What to Know
- Cook County is pausing use of the Johnson & Johnson COVID-19 vaccine
- Individuals with appointments for the Johnson & Johnson vaccine in Cook County this week will instead receive the first dose of either Moderna or Pfizer's vaccine, depending on the vaccination site
- The release of 35,000 appointments slated for Tuesday afternoon will not include Johnson & Johnson
Cook County is pausing use of the Johnson & Johnson COVID-19 vaccine, county health officials said Tuesday, based on U.S. regulators' recommendation amid an investigation into reports of rare but potentially dangerous blood clots.
"Following guidance released this morning from the US Food and Drug Administration and the US Centers for Disease Control and Prevention, Cook County Health will pause the use of the Johnson & Johnson vaccine until the FDA and CDC complete their review," a spokeswoman for Cook County Health said in a statement Tuesday morning.

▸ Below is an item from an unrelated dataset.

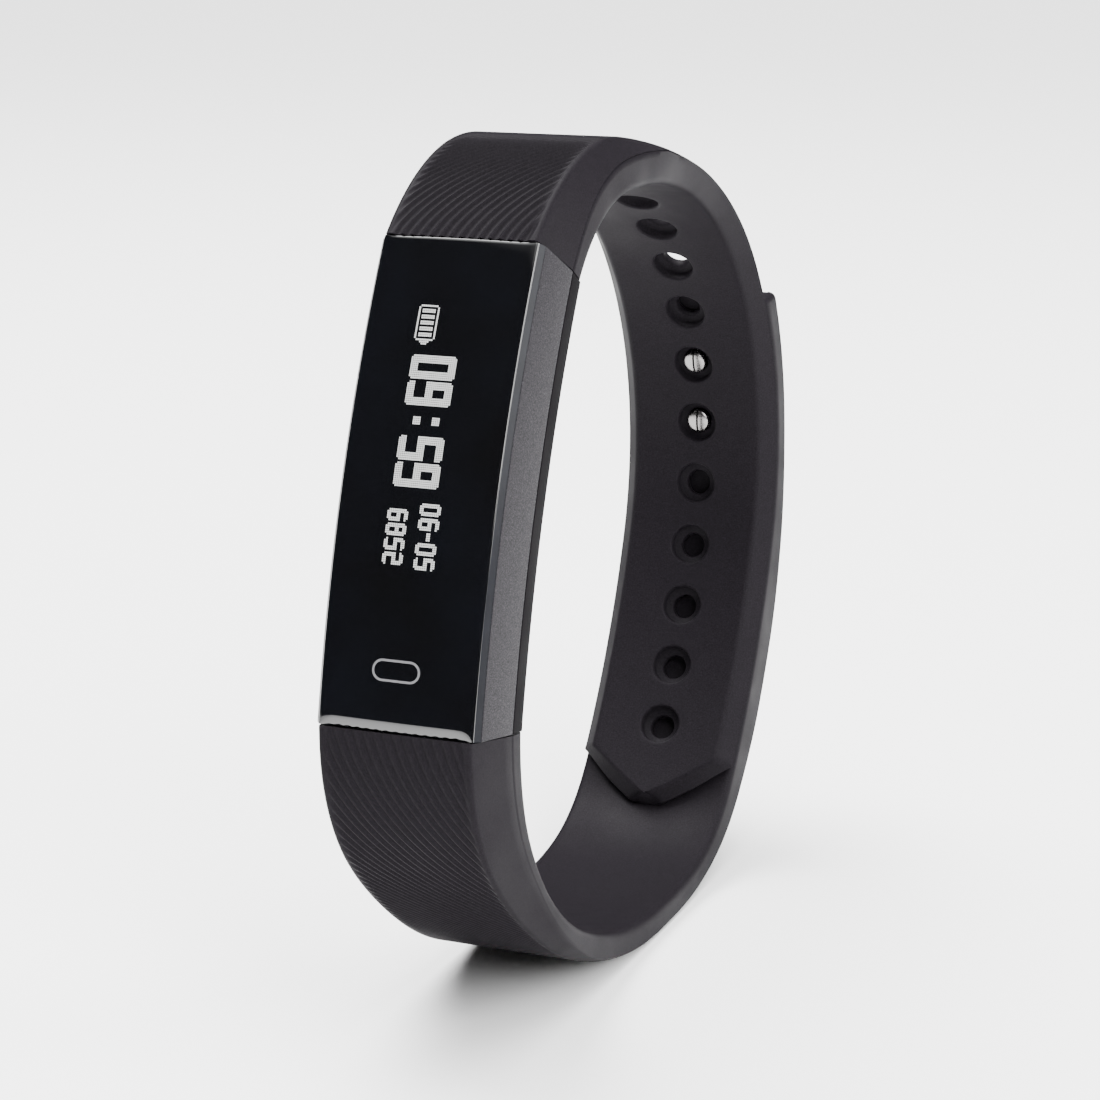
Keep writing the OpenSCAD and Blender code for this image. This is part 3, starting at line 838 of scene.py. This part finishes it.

Individuals with appointments for the Johnson & Johnson vaccine this week will instead receive the first dose of either Moderna or Pfizer's vaccine, depending on the vaccination site, the county said. Anyone who has a scheduled appointment but does not want the Moderna or the Pfizer vaccine should call 833-308-1988 to cancel or reschedule their appointment, officials said.

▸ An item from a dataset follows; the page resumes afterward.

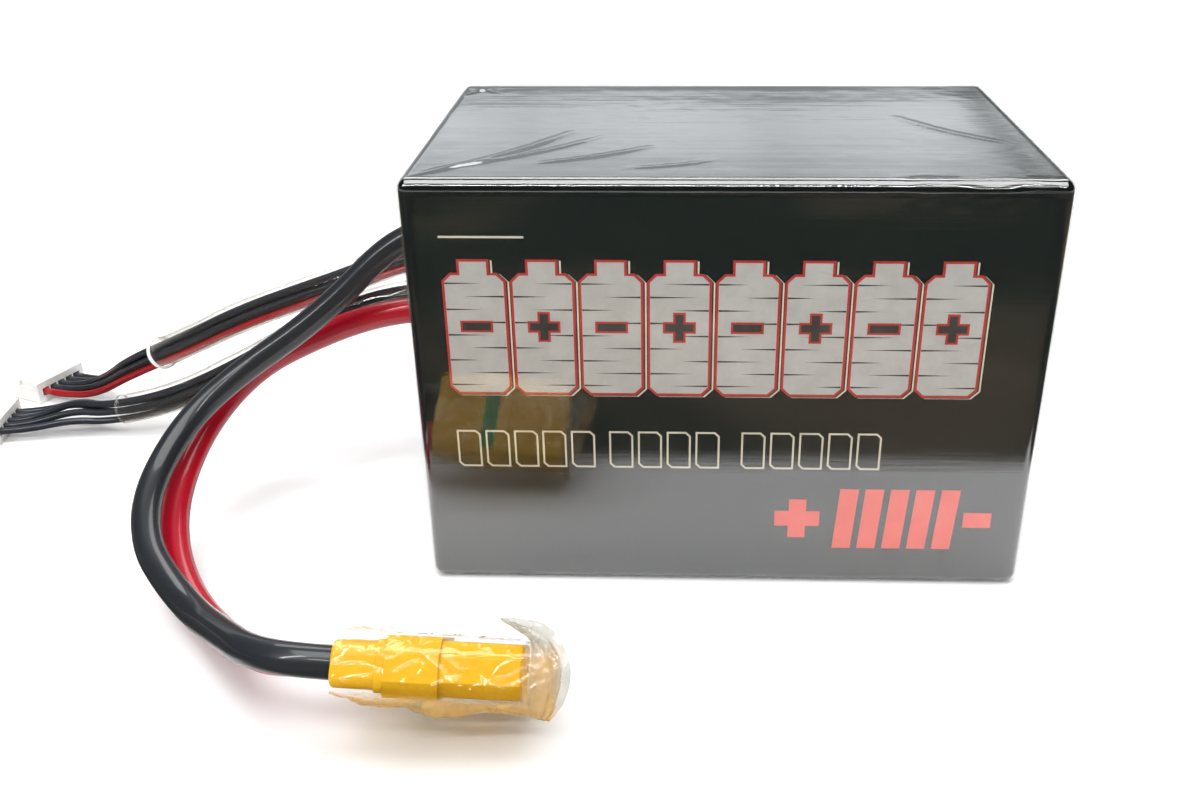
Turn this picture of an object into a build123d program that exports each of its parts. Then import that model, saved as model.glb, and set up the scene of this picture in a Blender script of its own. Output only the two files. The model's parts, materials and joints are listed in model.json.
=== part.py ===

The release of 35,000 appointments slated for Tuesday afternoon will not include Johnson & Johnson, according to the county.
"The Cook County Department of Public Health has asked all Johnson & Johnson partners to pause using the vaccine as well," the county said, adding that it will provide additional information "as it becomes available."
"Following CDC/FDA guidance, individuals given the J&J vaccine who are experiencing severe headache, abdominal pain, leg pain, or shortness of breath within three weeks after receiving the shot contact their health care provider," the county added.
The county's decision came after the CDC and FDA said in a joint statement early Tuesday that the regulators recommended a "pause" in administration of the single-dose Johnson & Johnson shots.
The agencies said they were investigating unusual clots in six women that occurred 6 to 13 days after vaccination. The clots occurred in veins that drain blood from the brain and occurred together with low platelets. All six cases were in women between the ages of 18 and 48.
The reports appear similar to a rare, unusual type of clotting disorder that European authorities say is possibly linked to another COVID-19 vaccine not yet cleared in the U.S., from AstraZeneca.
U.S. & World
More than 6.8 million doses of the J&J vaccine have been administered in the U.S., the vast majority with no or mild side effects.
U.S. federal distribution channels, including mass vaccination sites, will pause the use of the J&J shot, and states and other providers are expected to follow. The other two authorized vaccines, from Moderna and Pfizer, make up the vast share of COVID-19 shots administered in the U.S. and are not affected by the pause.
An advisory committee is scheduled to meet Wednesday to review the reactions and consider how to proceed.
Officials say they also want to educate vaccine providers and health professionals about the “unique treatment” required for this type of clot.